NAOMI KLEIN: Well, this is — I think we know this summer really has been a turning point, that the myth of post-racial America is, I think, definitively buried. This was the sort of euphoria after the election of Barack Obama. We heard again and again that the country had entered into a post-racial era; it was no longer important to talk about race. This whole summer has been about race, starting with the accusations that Sotomayor is a racist, then turning on Obama for telling the truth that the police actions in the arrest of Henry Louis Gates, Jr. in his home — that the police actions were stupid or had acted stupidly, whatever the phrase he used, that that made him a racist. I mean, this summer has been obsessed with race.

And the undercurrent of the protests against Obama around healthcare, really a lot of them use this language of, you know, he wants to take what’s ours and redistribute it. And there’s often discussion — you know, people like Rush Limbaugh, Glenn Beck, often invoke reparations to accuse Obama of being obsessed with race and that he has this covert agenda, apparently, of taking white wealth and giving it to black people. And I think the phrase that Limbaugh used was “secret reparations.” And what’s so ironic about this, actually, is that, in fact, Obama has completely turned his back on the entire reparations discussion, which is what was happening in 2001.

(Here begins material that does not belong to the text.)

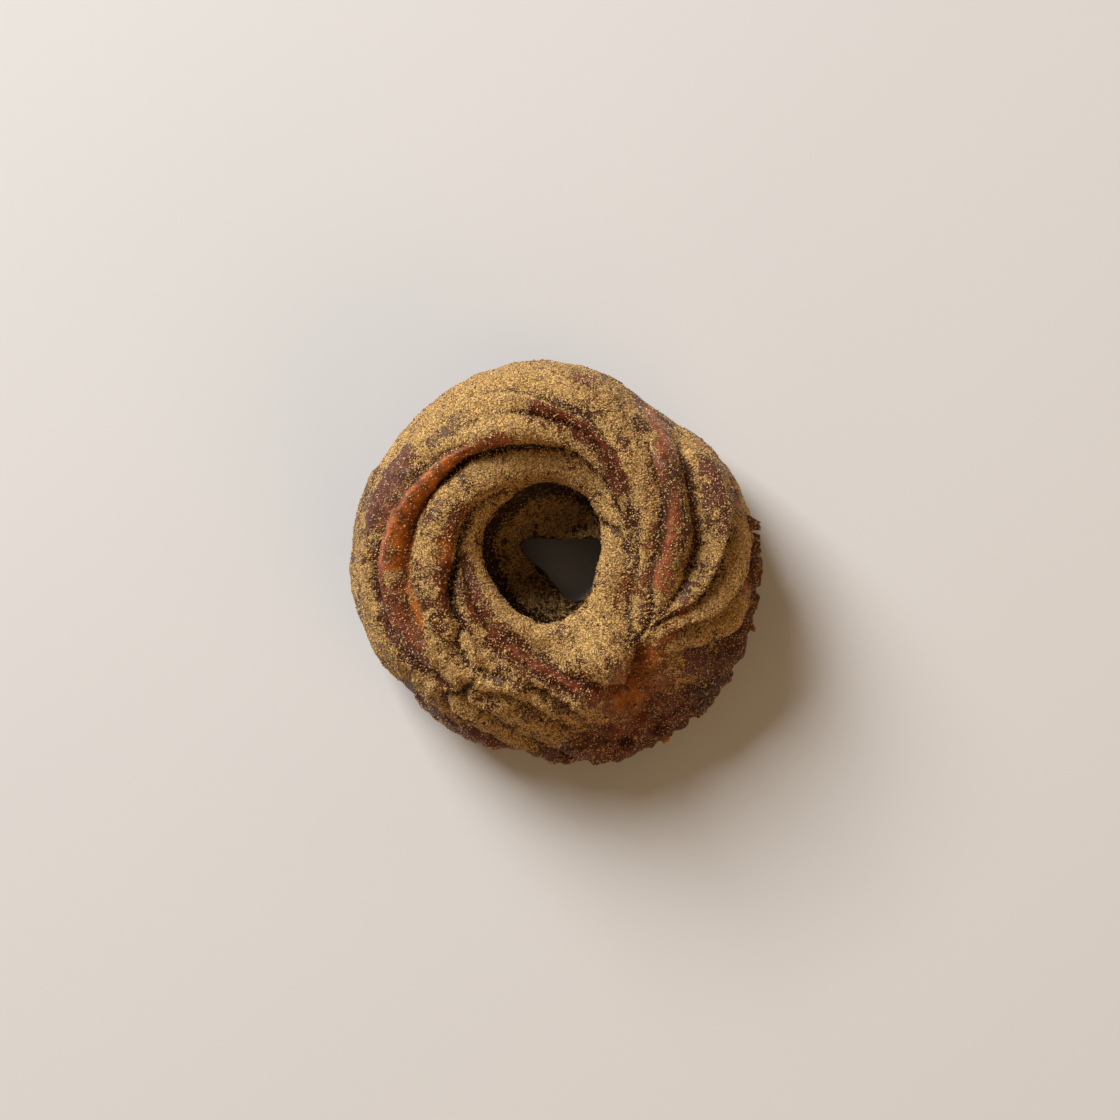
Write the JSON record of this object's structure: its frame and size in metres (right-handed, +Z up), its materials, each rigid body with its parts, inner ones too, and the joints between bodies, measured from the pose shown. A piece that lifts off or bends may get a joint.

And John Conyers, as we know, has tried to get HR 40, the resolution that would open up a discussion on what kind of reparations are due to African Americans. You know, often people think that people are talking about a check in the mail. And, in fact, what most reparations activists are talking about, overwhelmingly, are group solutions, investments in communities, in education, in healthcare, precisely the programs that are missing from the Obama administration in its response to the current economic crisis, which, let’s remember, began because of the enormous wealth gap, the net worth gap, between minority communities and the dominant sectors of society, because people did not have access to traditional credit.

And this is a direct legacy of slavery and Jim Crow. They turned to subprime lenders and were discriminated against by traditional lenders, and that this is really the root of the current crisis, was those terrible loans that then were bet against. So what we see is that the failure to deal with the income gap, the continued income gap, which is the legacy of slavery and Jim Crow, actually is at the very heart of our financial crisis. So we have a collective interest in addressing that gap.

Not only has it not been addressed, but the economic crisis has affected blacks and Latinos disproportionately. I mean, you’ve covered this on the show very, very well, again and again, that it is these communities that were already facing this discrimination, which is why they had those bad loans, overwhelmingly had those bad loans, that are overwhelmingly facing the foreclosures, facing the job losses.

So that gap, that wealth gap, that race-wealth divide, as it’s often called, is widening in the midst of the crisis. And the Obama administration is absolutely refusing to talk about the need for policies that will look at this specifically, at closing the gap. It’s insisting on treating everyone as if they’re equal. So we’re in this very awkward position where the right is accusing Obama of being, you know, this radical reparations advocate at the same time as he won’t even talk about the basic need to address the race-wealth divide. It’s a very, very difficult moment, I think, for race relations.

AMY GOODMAN: Naomi Klein, I want to thank you very much for being with us, journalist and author. Her books include The Shock Doctrine and No Logo. Her article “Minority Death Match” appears in Harper’s Magazine. And her piece “Obama’s Big Silence” is in The Guardian of London.